Erschienen ist Kaufmanns Buch in spanischer Sprache gegen Ende der Pandemie 2021. Am vergangenen Mittwoch stellte sie es in Buenos Aires erstmals einem größeren Publikum vor. Begleitet wurde sie von Raúl Marán, einem Orthopäden und Traumatologen, der sein spanischsprachiges Reisetagebuch ebenfalls im Wolkowicz Verlag herausgegeben hat.

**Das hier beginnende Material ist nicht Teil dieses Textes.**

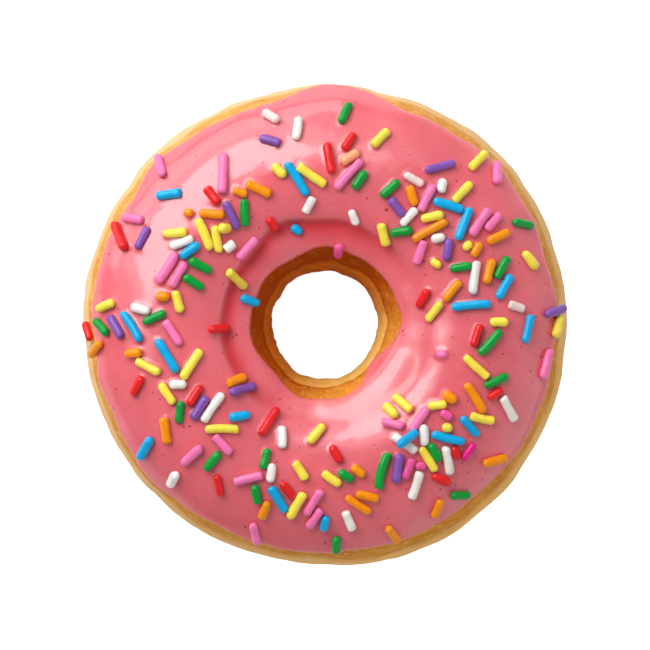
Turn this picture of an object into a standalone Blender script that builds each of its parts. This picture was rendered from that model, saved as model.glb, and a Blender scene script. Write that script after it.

Der argentinische Arzt berichtet darin von seiner Arbeit für Ärzte ohne Grenzen und andere Hilfsorganisationen in den Kriegs- und Krisenregionen dieser Welt, darunter Afghanistan, die Demokratische Republik Kongo, der Libanon und der Jemen („Código Rojo - Relatos de un Cirujano de Guerra“).
„Raúl und ich, wir sind beide neugierig“, sagt Marion Kaufmann, die 1926 in Berlin geboren wurde und im Alter von elf Jahren zusammen mit ihrer Familie auf der Flucht vor den Nazis nach Buenos Aires emigrierte, bei der Buchvorstellung. “Unsere Themen sind die Reisen. Allerdings will ich - im Gegensatz zu Raúl Marán - niemandem helfen. Ich beobachte nur gerne.“
Im Alter von 30 Jahren fing Kaufmann beim Argentinischen Tageblatt an. Erst schrieb sie Filmkritiken, später Reisereportagen. Sie fuhr auf die Malwinen, um über ihren Neffen Roberto Herrscher zu recherchieren, der als Soldat auf den Malwinen gekämpft und später ein Buch darüber geschrieben hatte. Sie reiste nach Südafrika, um sich mit Nelson Mandelas Gefängniswärter über die Haftanstalt auf Robben Island zu unterhalten. Und sie besuchte die Wüste Kalahari („Klingt das Wort nicht wie Musik?“), in der sich hin und wieder ein einzigartiges Naturschauspiel ereignet: Wenige Regentropen verwandeln die scheinbar ausgedörrte Landschaft in ein Meer aus Blüten. Tatsächlich ist es diese Reise, an die sich Kaufmann am liebsten erinnert. Alle diese Erlebnisse hat sie in ihrem Buch notiert, über das der Autor Marán bewundernd sagt, es sei sehr lebendig geschrieben: „Als säße der Leser gemeinsam mit Borges in dessen Wohnzimmer.“
Tatsächlich hat Kaufmann den begeisterten Motorradfahrer und Tauchlehrer Marán vor einiger Zeit für das Argentinische Tageblatt interviewt. An dem Abend der Buchpräsentation stellen sie ihre Werke nun wechselseitig vor. „Warum bist Du nach Afghanistan gegangen?“, will Kaufmann von Marán wissen. „Warum bleibst Du nicht in Buenos Aires und gehst abends ins Kino?“ Marán antwortet freimütig: „Nach 30 Jahren als Arzt an hiesigen Krankenhäusern war mir klar, ich verbringe zu viel Zeit mit Bürokram. “ Er habe den Menschen schnell und unkompliziert helfen wollen.
Wie er mit sprachlichen und kulturellen Hürden umgegangen sei, will Kaufmann wissen. Da erinnert sich Marán an ein Erlebnis in der Demokratischen Republik Kongo: Er habe sich dort mit seinen einheimischen Patienten und Kollegen kaum verständigen können. Einmal habe eine kranke Frau bitterlich weinend auf dem Krankenhausflur gesessen. Ihr Mann hatte sie wohl verlassen. Da habe Marán sie einfach nur in den Arm genommen. „Es braucht nicht immer eine gemeinsame Sprache“, sagt Marán. “Manchmal geht es auch ohne Worte.“
Raúl Marán: „Código Rojo. Relatos de un cirujano de guerra”. Wolkowicz Editores, 3.000 Pesos.
Marion Kaufmann: „Reportera en viaje.“ Wolkowicz Editores, 2.000 Pesos.